ECJ Ruling: Afghan Women Automatically Qualify for Asylum Under Taliban Regime’s Gender-Based Persecution

Austria

In a landmark judgment, the European Court of Justice (ECJ) has ruled that the systematic repression of women by Afghanistan’s Taliban regime qualifies as persecution, significantly easing the path for Afghan women to claim asylum in Europe. The court’s decision highlights that proving gender and Afghan nationality is sufficient to establish a well-founded fear of persecution, without the need for additional individualized evidence of harm.

The case arose from two asylum applications in Austria, where an Afghan woman and an Afghan girl had been initially denied refugee status. Their lawyers successfully argued that under the Taliban’s draconian rules, women and girls are automatically at risk of persecution due to severe restrictions on their basic freedoms. Under the Taliban, Afghan women face forced marriages, compulsory full-body veiling, and extreme barriers to education, employment, and healthcare access.

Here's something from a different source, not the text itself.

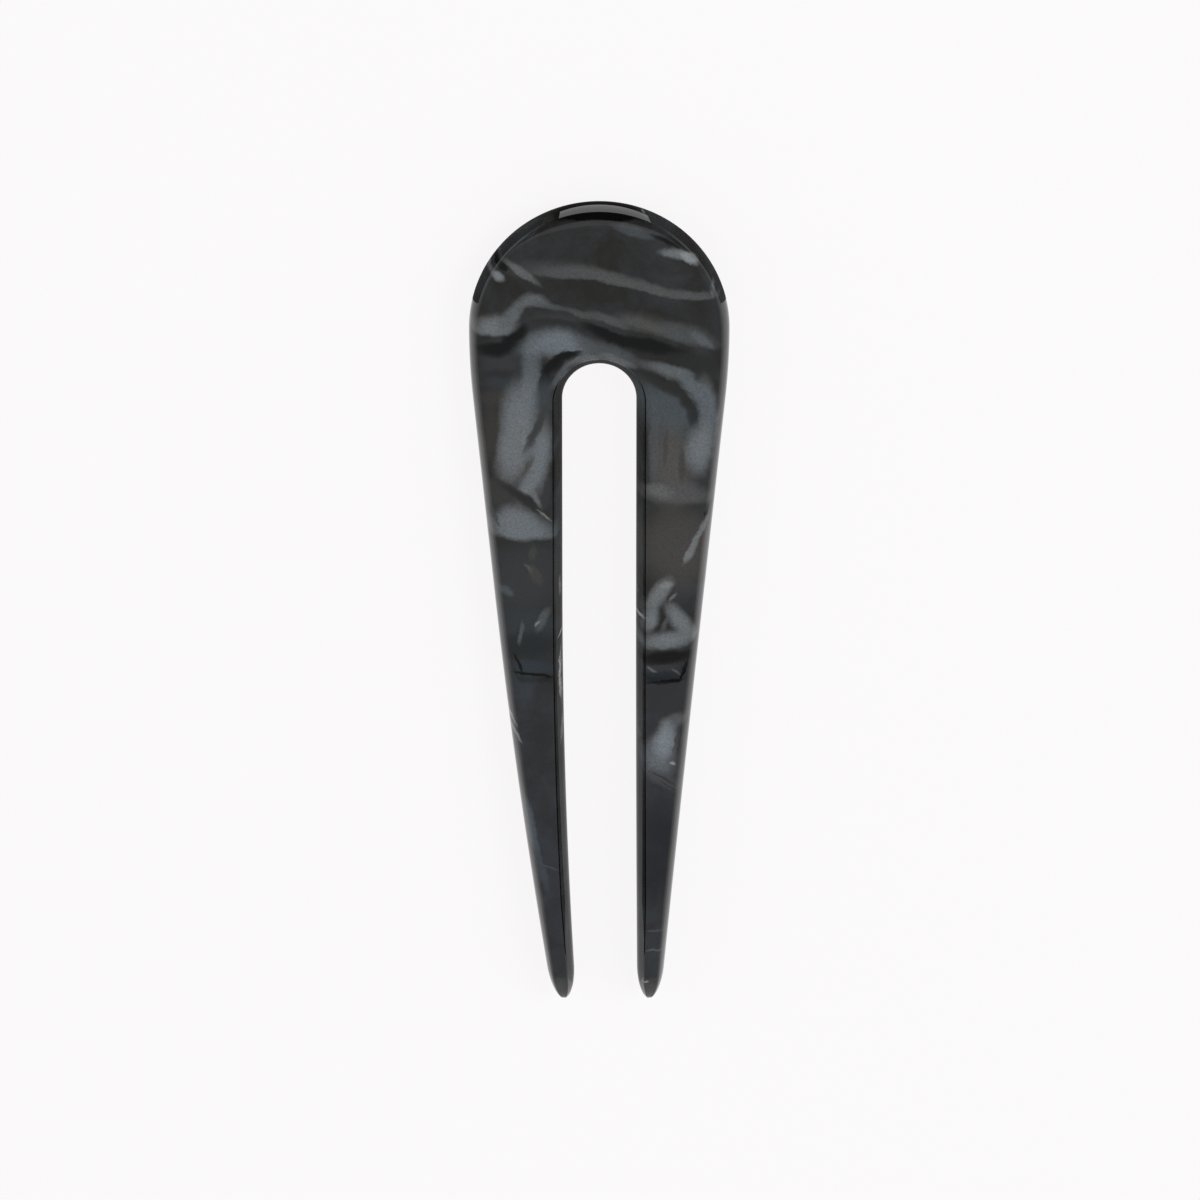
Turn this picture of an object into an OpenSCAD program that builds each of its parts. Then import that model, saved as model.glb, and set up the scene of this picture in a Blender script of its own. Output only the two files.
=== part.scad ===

This ruling holds significant implications for EU asylum policies, particularly in Austria, where decisions are expected to align more closely with the ECJ’s emphasis on the blanket persecution faced by Afghan women. It clarifies that asylum claims from Afghan women must consider the general conditions of gender oppression, strengthening protections for those fleeing the regime.

The decision reinforces the principle that asylum laws must account for systemic human rights abuses, especially where gender-based violence is entrenched in state or de facto governance.